The Russian Federal Migration Service (FMS) granted Snowden permission for the temporary asylum in Russia on August 1, 2013

MOSCOW, July 21.  /ITAR-TASS/. US intelligence leaker Edward Snowden’s request sent early this month to the Russian migration authorities asking to extend his temporary asylum in Russia has not been satisfied yet, his lawyer Anatoly Kucherena said on Monday.

“There is no news as of yet,” Kucherena told an ITAR-TASS correspondent. “We will let you know as soon as something emerges.”

The Russian Federal Migration Service (FMS) granted Snowden permission for the temporary asylum in Russia on August 1, 2013. The permission expires on July 31 this year.

The news that Snowden filed the request to extend his stay in Russia for another year was voiced by Kucherena on July 9.
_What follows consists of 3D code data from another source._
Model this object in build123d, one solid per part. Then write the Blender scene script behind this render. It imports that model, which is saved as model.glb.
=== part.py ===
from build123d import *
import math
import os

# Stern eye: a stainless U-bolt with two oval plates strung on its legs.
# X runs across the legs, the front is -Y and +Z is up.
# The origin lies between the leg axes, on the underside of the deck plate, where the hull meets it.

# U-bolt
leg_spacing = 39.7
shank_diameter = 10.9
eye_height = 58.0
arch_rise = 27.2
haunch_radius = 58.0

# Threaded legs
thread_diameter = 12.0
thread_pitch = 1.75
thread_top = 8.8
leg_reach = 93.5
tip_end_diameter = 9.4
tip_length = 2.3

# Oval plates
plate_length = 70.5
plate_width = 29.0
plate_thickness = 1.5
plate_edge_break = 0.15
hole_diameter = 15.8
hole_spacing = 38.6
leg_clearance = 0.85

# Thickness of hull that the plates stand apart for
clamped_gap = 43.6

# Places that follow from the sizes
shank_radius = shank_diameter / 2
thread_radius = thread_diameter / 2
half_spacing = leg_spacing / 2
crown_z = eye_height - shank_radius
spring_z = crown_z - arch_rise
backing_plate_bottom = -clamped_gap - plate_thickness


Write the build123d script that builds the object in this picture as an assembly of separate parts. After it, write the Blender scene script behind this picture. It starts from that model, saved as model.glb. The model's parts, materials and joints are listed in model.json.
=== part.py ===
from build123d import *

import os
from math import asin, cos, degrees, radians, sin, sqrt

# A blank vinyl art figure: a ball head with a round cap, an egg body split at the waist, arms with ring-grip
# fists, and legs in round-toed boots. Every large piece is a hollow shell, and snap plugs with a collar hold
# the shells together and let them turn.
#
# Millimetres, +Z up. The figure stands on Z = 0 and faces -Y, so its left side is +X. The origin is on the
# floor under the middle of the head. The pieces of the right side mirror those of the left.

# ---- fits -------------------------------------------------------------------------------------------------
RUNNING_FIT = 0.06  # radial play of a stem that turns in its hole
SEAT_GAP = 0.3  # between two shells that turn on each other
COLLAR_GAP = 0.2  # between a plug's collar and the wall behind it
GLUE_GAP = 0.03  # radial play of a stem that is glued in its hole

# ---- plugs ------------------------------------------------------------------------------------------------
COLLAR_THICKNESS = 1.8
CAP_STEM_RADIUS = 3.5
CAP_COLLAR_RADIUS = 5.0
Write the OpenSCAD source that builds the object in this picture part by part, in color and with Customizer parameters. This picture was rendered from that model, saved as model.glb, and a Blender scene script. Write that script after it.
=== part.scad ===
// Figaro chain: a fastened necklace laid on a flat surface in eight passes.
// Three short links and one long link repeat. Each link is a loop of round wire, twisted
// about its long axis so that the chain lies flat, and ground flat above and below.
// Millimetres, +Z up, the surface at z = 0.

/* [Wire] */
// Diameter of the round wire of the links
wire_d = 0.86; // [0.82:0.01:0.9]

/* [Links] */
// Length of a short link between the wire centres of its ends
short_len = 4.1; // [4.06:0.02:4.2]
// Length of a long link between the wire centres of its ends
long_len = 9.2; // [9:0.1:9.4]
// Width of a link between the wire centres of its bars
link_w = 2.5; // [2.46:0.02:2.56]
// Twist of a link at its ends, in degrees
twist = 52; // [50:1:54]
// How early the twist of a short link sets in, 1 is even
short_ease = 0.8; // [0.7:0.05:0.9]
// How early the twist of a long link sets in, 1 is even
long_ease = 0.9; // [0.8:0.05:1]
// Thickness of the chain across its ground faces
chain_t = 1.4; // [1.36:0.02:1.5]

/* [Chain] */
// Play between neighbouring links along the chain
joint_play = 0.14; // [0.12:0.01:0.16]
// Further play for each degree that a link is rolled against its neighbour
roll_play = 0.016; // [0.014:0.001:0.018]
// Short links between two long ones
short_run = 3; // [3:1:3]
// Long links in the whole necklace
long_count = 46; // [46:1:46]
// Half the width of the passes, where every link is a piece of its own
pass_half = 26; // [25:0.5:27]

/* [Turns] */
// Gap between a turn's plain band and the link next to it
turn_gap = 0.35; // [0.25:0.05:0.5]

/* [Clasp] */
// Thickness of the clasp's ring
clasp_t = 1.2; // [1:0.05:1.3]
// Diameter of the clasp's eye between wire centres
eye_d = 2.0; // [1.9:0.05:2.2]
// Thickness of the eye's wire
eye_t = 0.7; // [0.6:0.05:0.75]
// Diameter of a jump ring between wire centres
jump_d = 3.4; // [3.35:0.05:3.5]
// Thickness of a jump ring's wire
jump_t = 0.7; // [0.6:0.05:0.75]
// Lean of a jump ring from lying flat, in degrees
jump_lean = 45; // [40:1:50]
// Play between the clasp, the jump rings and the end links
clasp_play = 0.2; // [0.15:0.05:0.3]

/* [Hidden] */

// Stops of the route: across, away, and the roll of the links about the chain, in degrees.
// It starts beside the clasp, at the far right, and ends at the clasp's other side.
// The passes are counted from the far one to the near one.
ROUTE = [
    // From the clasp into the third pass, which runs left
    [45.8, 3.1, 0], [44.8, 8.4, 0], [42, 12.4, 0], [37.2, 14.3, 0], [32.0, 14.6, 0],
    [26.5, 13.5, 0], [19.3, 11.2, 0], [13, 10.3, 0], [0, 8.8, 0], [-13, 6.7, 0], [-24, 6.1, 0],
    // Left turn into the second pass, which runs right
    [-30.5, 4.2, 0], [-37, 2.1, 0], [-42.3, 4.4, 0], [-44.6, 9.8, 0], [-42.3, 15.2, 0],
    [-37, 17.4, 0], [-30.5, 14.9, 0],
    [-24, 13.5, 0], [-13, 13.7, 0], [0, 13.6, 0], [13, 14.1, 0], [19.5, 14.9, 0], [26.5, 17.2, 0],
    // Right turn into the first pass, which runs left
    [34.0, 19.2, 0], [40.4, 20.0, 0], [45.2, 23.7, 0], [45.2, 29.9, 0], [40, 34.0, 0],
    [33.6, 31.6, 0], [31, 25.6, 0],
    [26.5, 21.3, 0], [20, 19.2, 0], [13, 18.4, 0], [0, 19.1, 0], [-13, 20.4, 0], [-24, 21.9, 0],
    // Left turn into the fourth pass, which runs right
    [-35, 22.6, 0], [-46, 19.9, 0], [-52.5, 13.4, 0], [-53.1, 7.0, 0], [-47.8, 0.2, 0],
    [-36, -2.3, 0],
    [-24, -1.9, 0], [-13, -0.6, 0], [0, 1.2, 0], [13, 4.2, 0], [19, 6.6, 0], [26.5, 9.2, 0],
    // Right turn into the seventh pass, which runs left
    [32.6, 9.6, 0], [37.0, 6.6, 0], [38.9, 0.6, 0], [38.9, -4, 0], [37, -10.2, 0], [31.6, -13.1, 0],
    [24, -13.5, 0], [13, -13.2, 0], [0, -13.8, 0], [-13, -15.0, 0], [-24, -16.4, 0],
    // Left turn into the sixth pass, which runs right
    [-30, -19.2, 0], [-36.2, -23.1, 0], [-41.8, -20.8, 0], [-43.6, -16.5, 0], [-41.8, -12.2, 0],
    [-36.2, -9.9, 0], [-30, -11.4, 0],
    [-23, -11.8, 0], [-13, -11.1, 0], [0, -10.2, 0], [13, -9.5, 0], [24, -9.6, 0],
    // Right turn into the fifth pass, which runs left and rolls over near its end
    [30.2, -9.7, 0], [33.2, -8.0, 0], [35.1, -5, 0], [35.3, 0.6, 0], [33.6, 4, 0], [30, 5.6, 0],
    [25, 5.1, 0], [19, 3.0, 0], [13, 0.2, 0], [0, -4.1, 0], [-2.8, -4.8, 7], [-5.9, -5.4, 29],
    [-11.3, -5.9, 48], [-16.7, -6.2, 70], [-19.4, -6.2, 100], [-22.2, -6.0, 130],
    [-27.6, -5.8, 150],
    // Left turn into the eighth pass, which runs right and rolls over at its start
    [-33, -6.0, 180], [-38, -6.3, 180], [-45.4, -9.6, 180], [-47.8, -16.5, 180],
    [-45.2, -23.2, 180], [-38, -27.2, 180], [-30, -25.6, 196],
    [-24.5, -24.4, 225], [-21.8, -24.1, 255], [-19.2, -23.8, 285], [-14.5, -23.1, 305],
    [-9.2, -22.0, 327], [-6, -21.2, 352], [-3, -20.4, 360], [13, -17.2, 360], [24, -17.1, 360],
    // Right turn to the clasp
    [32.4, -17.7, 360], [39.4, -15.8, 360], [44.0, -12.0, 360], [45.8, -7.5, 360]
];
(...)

The United States accuses Snowden, 31, of leaking information on the US National Security Agency’s (NSA) secret surveillance programs to the media. Despite US extradition requests, he was granted a one-year temporary asylum in Russia after spending more than a month in the transit zone of Sheremetyevo airport outside Moscow.

He has reportedly found a website maintenance job and resides at an undisclosed location in Russia.

The US authorities say Snowden violated two clauses of a 1917 law on espionage by divulging some secret data related to national defense and by deliberately transferring US intelligence data to individuals not authorized to obtain such data. Snowden is also charged with stealing US government property.

Should he turn up on the American soil one day, he faces ten years in prison on each charge.